I'm sure graduate school isn't the only place where a person can become an expert, but it's important to note the kind of expertise I'm talking about. It may not be a very important expertise--who cares about the preferential interactions of trimethylamine-N-oxide with potassium glutamate? Besides me, that is. Yet original research can result in a different kind of expertise than is typically acquired in professional programs where there is a relatively well-defined body of knowledge that everyone is expected to acquire to be called expert. It's like getting part way through law school and being asked to make a ruling for the Supreme Court. Way less important, but you are it. There is no higher authority to turn to for a decision. This is why graduate school is only the beginning for research scientists. Yeah, it's cool that you got through and got your PhD, but that's just permission to venture out on your own, not proof that you are a competent scientist. A PhD means you just might have picked up that skill of becoming your own ultimate authority on subjects where no one knows the answers.

So I have a PhD, and maybe I'm a scientist. Mostly, I'm a teacher, but I do occasionally help other scientists with their research, and I help a few undergraduates with some little projects when I can. But I did at least once have this amazing (and sometimes traumatic) experience of asking questions and digging at them until I became the expert.

Questioning Mormonism

I have lived my life with a brand of Mormonism that loves questions. Questions have been there since the very beginning. Asking has been the command since before I cared about knowing for myself and not relying on parents or teachers. Since I was a teenager I've bridled at implications that there are questions that shouldn't be asked, or things that should just be accepted without trying to understand the reasons, or that there are unimportant questions (just because someone else thinks they are trivial). I felt like people with those attitudes didn't really understand Mormonism, and I willingly joined the quote wars to show that my viewpoint was supported by scripture and General Authorities. Now I tend to fight on my turf and worry less about differences, but there are times and places where the tension still causes me distress.

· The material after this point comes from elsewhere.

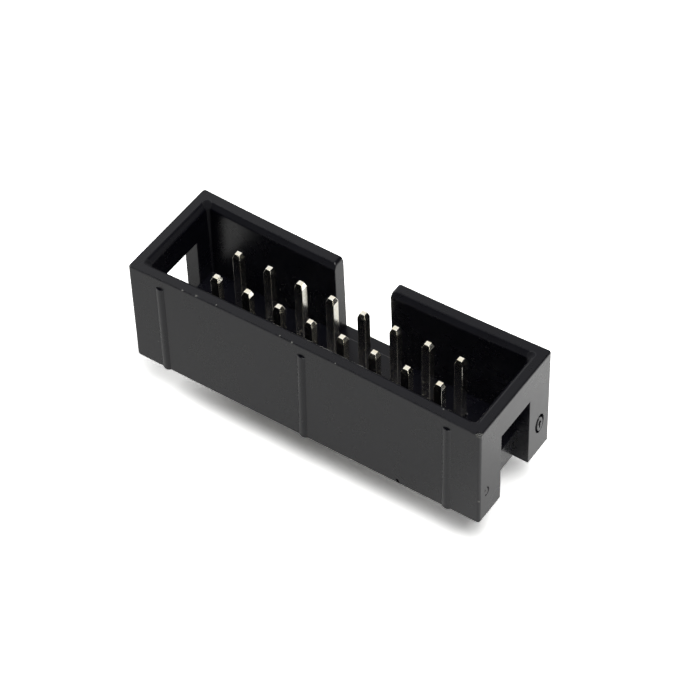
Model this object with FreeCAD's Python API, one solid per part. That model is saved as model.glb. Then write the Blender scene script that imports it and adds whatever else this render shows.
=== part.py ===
import FreeCAD, Part
import math
import os

# Boxed pin header for flat cable sockets, in millimetres.
# Origin: middle of the face that sits on the board. +X along the rows, +Y to the notched wall.

# Contacts, on one square grid
contact_rows = 2
contact_columns = 8
contact_pitch = 2.54
pin_width = 0.64
pin_edge_bevel = 0.04
pin_below_rim = 0.92
pin_tip_flat = 0.38
pin_tip_taper = 0.35
tail_length = 3.0
tail_tip_flat = 0.34
tail_tip_taper = 0.45
pin_hole_clearance = 0.0

# Moulded housing. The walls are measured at the cavity floor.
floor_thickness = 2.25
cavity_depth = 6.48
side_wall = 1.19
end_wall = 1.17
side_room = 1.92
end_room = 3.88
cavity_draft_deg = 0.8
lead_in_width = 0.3
lead_in_depth = 0.4
outer_corner_radius = 0.22
cavity_corner_radius = 0.2

# Shrinkage pulls the middle of both long walls inwards at the rim
plain_wall_bow = 0.19
notched_wall_bow = 0.28

# Polarising notch in the +Y wall
notch_width = 4.46
notch_below_floor = 0.4
notch_rim_radius = 0.25

# Slot in each end wall, open at the base
end_slot_width = 3.5
end_slot_lintel = 2.52

# Upright half-round ribs on the -Y wall
rib_count = 3
rib_spacing = 11.38
rib_width = 0.68
rib_height = 0.15
rib_below_rim = 0.85

# Arrow beside contact 1, sunk in the notched wall
arrow_width = 1.5
arrow_length = 1.3
arrow_depth = 0.12
arrow_above_base = 1.2

# How far a cutting tool reaches past the face that it opens
tool_overrun = 1.0

# Derived sizes
rim_height = floor_thickness + cavity_depth
cavity_half_length = (contact_columns - 1) * contact_pitch / 2 + end_room
cavity_half_width = (contact_rows - 1) * contact_pitch / 2 + side_room
half_length = cavity_half_length + end_wall
half_width = cavity_half_width + side_wall
lead_in_start = rim_height - lead_in_depth
draft_slope = math.tan(math.radians(cavity_draft_deg))
pin_top = rim_height - pin_below_rim


def point(x, y, z):
    return FreeCAD.Vector(x, y, z)


def line(start, end):
    return Part.LineSegment(start, end).toShape()


def span(start, end, sag):
    """Edge between two points at one height; sag moves its middle along Y."""
    if sag == 0:
        return line(start, end)
    middle = (start + end) * 0.5 + point(0, sag, 0)
    return Part.Arc(start, middle, end).toShape()


def corner(centre, radius, first_angle):
    """Quarter circle that turns left from its first angle."""
    angles = [math.radians(first_angle + step) for step in (0, 45, 90)]
    turn = [centre + point(math.cos(a), math.sin(a), 0) * radius for a in angles]
    return Part.Arc(*turn).toShape()


def rounded_section(half_x, half_y, radius, z, front_sag, back_sag):
    """Closed rectangle at height z with round corners; the sags bend its long sides inwards."""
    x = half_x - radius
    y = half_y - radius
    edges = [
        span(point(-x, -half_y, z), point(x, -half_y, z), front_sag),
        corner(point(x, -y, z), radius, -90),
        span(point(half_x, -y, z), point(half_x, y, z), 0),
        corner(point(x, y, z), radius, 0),
        span(point(x, half_y, z), point(-x, half_y, z), -back_sag),
        corner(point(-x, y, z), radius, 90),
        span(point(-half_x, y, z), point(-half_x, -y, z), 0),
        corner(point(-x, -y, z), radius, 180),
    ]
    return Part.Wire(edges)


def block(x_range, y_range, z_range):
    size = [high - low for low, high in (x_range, y_range, z_range)]
    return Part.makeBox(*size, point(x_range[0], y_range[0], z_range[0]))


def wall_section(half_x, half_y, radius, z):
    """Housing section at height z; both long sides carry the bow of that height."""
    share = z / rim_height
    return rounded_section(half_x, half_y, radius, z, plain_wall_bow * share, notched_wall_bow * share)


def bow_at(x, z, rim_bow):
    """How far a bowed wall has moved inwards at one place."""
    return rim_bow * (1 - (x / half_length) ** 2) * z / rim_height


def outer_body():
    base = wall_section(half_length, half_width, outer_corner_radius, 0)
    rim = wall_section(half_length, half_width, outer_corner_radius, rim_height)
    return Part.makeLoft([base, rim], True, True)


def cavity_section(z, widening):
    grow = draft_slope * (z - floor_thickness) + widening
    return wall_section(cavity_half_length + grow, cavity_half_width + grow, cavity_corner_radius, z)


def cavity():
    """Drafted pocket with a bevelled mouth that leads the socket in."""
    mouth_height = rim_height + tool_overrun
    mouth_widening = lead_in_width * (mouth_height - lead_in_start) / lead_in_depth
    floor = cavity_section(floor_thickness, 0)
    shoulder = cavity_section(lead_in_start, 0)
    mouth = cavity_section(mouth_height, mouth_widening)
    return Part.makeLoft([floor, shoulder, mouth], True, True)


def notch():
    """Gap through the +Y wall with rounded rim corners, and the sill below the cavity floor."""
    half = notch_width / 2
    reach = half + notch_rim_radius
    bend = rim_height - notch_rim_radius
    top = rim_height + tool_overrun
    inside = cavity_half_width - notched_wall_bow
    outside = half_width + tool_overrun

    def at(x, z):
        return point(x, inside, z)

    def flare(side):
        slant = notch_rim_radius * math.sqrt(0.5)
        middle = at(side * (reach - slant), bend + slant)
        return Part.Arc(at(side * half, bend), middle, at(side * reach, rim_height)).toShape()

    outline = Part.Wire([
        line(at(-half, floor_thickness), at(half, floor_thickness)),
        line(at(half, floor_thickness), at(half, bend)),
        flare(1),
        line(at(reach, rim_height), at(reach, top)),
        line(at(reach, top), at(-reach, top)),
        line(at(-reach, top), at(-reach, rim_height)),
        flare(-1),
        line(at(-half, bend), at(-half, floor_thickness)),
    ])
    gap = Part.Face(outline).extrude(point(0, outside - inside, 0))
    wall_foot = cavity_half_width - bow_at(0, floor_thickness, notched_wall_bow)
    sill_heights = (floor_thickness - notch_below_floor, floor_thickness)
    sill = block((-half, half), (wall_foot, outside), sill_heights)
    return [gap, sill]


def end_slot(side):
    """Opening through one end wall, from the base up to the lintel."""
    inner = side * cavity_half_length
    outer = side * (half_length + tool_overrun)
    half = end_slot_width / 2
    z_range = (-tool_overrun, rim_height - end_slot_lintel)
    return block(sorted((inner, outer)), (-half, half), z_range)


def rib(x):
    """Half-round rib that follows the lean of the bowed -Y wall."""
    radius = (rib_width ** 2 / 4 + rib_height ** 2) / (2 * rib_height)
    foot = point(x, radius - rib_height - half_width, 0)
    head = foot + point(0, bow_at(x, rim_height, plain_wall_bow), rim_height)
    lean = head - foot
    low = foot - lean * (tool_overrun / rim_height)
    rod = Part.makeCylinder(radius, lean.Length + tool_overrun, low, lean)
    top = rim_height - rib_below_rim
    y_range = (-half_width - tool_overrun, -cavity_half_width - side_wall / 2)
    return rod.common(block((x - radius, x + radius), y_range, (0, top)))


def ribs():
    first = -rib_spacing * (rib_count - 1) / 2
    return [rib(first + index * rib_spacing) for index in range(rib_count)]


def arrow(x):
    """Triangle that points down at the board, cut in from outside the +Y wall."""
    top = arrow_above_base + arrow_length
    y = half_width - bow_at(x, top, notched_wall_bow) - arrow_depth
    corners = [
        point(x, y, arrow_above_base),
        point(x + arrow_width / 2, y, top),
        point(x - arrow_width / 2, y, top),
    ]
    profile = Part.Face(Part.makePolygon(corners + corners[:1]))
    return profile.extrude(point(0, tool_overrun, 0))


def contact_places():
    """Grid places in contact order: odd numbers on the notched side, from the +X end."""
    x_first = (contact_columns - 1) * contact_pitch / 2
    y_first = (contact_rows - 1) * contact_pitch / 2
    for column in range(contact_columns):
        for row in range(contact_rows):
            yield x_first - column * contact_pitch, y_first - row * contact_pitch


def bevelled_square(width, z):
    """Square outline at height z with its four corners cut off."""
    half = width / 2
    flat = half - pin_edge_bevel * width / pin_width
    quarter = [(half, -flat), (half, flat)]
    corners = []
    for _ in range(4):
        corners += [point(x, y, z) for x, y in quarter]
        quarter = [(-y, x) for x, y in quarter]
    return Part.makePolygon(corners + corners[:1])


def square_bar(levels):
    """Upright bar through (width, height) levels, with bevelled long edges."""
    return Part.makeLoft([bevelled_square(width, z) for width, z in levels], True, True)


def pin():
    return square_bar([
        (tail_tip_flat, -tail_length),
        (pin_width, tail_tip_taper - tail_length),
        (pin_width, pin_top - pin_tip_taper),
        (pin_tip_flat, pin_top),
    ])


def pin_hole():
    width = pin_width + 2 * pin_hole_clearance
    return square_bar([(width, -tool_overrun), (width, floor_thickness + tool_overrun)])


def housing():
    body = outer_body().fuse(ribs())
    cuts = [cavity(), *notch(), end_slot(-1), end_slot(1)]
    places = list(contact_places())
    cuts.append(arrow(places[0][0]))
    for x, y in places:
        cuts.append(pin_hole().translated(point(x, y, 0)))
    return body.cut(cuts).removeSplitter()


os.makedirs("parts", exist_ok=True)
housing().exportStep("parts/housing.step")
for number, (x, y) in enumerate(contact_places(), start=1):
    pin().translated(point(x, y, 0)).exportStep(f"parts/pin_{number:02d}.step")
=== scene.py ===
"""Boxed pin header: finishes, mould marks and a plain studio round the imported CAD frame."""
import math

import bmesh
import bpy
from mathutils import Matrix, Vector


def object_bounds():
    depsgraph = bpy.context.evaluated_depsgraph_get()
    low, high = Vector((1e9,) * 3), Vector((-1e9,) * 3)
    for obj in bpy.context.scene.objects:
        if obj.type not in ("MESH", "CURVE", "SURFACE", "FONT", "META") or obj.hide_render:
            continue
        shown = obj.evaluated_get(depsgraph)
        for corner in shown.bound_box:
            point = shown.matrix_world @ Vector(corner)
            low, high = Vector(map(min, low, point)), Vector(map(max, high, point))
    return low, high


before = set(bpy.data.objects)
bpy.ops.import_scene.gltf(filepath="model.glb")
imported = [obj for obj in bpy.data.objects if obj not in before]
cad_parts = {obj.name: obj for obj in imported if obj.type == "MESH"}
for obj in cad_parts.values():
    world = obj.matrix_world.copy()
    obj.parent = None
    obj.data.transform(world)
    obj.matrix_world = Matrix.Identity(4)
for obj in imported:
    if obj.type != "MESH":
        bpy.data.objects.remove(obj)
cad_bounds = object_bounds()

bl_info = {
    "name": "Box Header Dresser",
    "version": (1, 0, 0),
    "blender": (4, 5, 0),
    "location": "3D View > Sidebar > Box Header",
    "description": "Finishes a boxed pin header and sets it in a plain studio",
    "category": "Object",
}

MM = 0.001
HOUSING = "housing"
PIN_PREFIX = "pin_"
MARK_CUTTERS = "mould_mark_cutters"

# Places on the housing, in millimetres
END_FACE_X = 13.94
FRONT_FACE_Y = -4.38
RIM_Z = 8.73
RIB_PLACES_X = (-11.38, 0, 11.38)
CAVITY_CORNER = (12.95, 3.37, 0)
INSERT_PLACE = (END_FACE_X, 3.12, 2.74)
EJECTOR_PLACE = (END_FACE_X, -3.50, 2.46)
RIM_PIT_PLACE = (13.68, -4.17, RIM_Z)

# Sizes of the smaller marks in millimetres, and the ejector's arc in degrees
EJECTOR_RADII = (0.24, 0.34)
EJECTOR_ARC = (-130, 70)
RIM_PIT_RADII = (0.13, 0.13)
RIM_PIT_LINE = 0.05

# Outlines of sunk marks, in millimetres: the insert's arrow and the ejector's dent from the
# middle of their marks, the nick along X and Z on the front face
INSERT_ARROW = [
    (-0.08, -0.42), (0.08, -0.42), (0.08, -0.02), (0.22, -0.02), (0.0, 0.42), (-0.22, -0.02),
    (-0.08, -0.02)]
EJECTOR_DENT = [(-0.23, 0.12), (-0.10, 0.20), (-0.16, 0.34)]
NICK = [(7.64, 0.03), (7.83, 0.03), (7.58, 0.42), (7.40, 0.36)]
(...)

I'll mention a fact that almost doesn't need mentioning--in the LDS church, only the president of the church can speak with conclusive authority on any matter of policy, doctrine, or theology. Until you are the prophet, there is always a higher ecclesiastical authority who can overrule your answers. And even then, God can overrule the prophet. So until you are God, there is always a higher authority. So what's the purpose of learning to find answers for yourself? Why take the risk of being wrong and being corrected or even abused? Yes, it feels good to find answers, but I think there is eternal purpose to learning to be the expert.

God is in the business of making independent creators. It seems likely to me that the cosmos is so vast and varied that even God, with his life and knowledge reaching toward eternity, can never know everything that is or will be. If this is the case, then God is bent on making us the experts. He will raise us up until we are learning things that not even the Gods know, yet. We can turn to each other for advice, encouragement, or even help, but there will be no higher authority.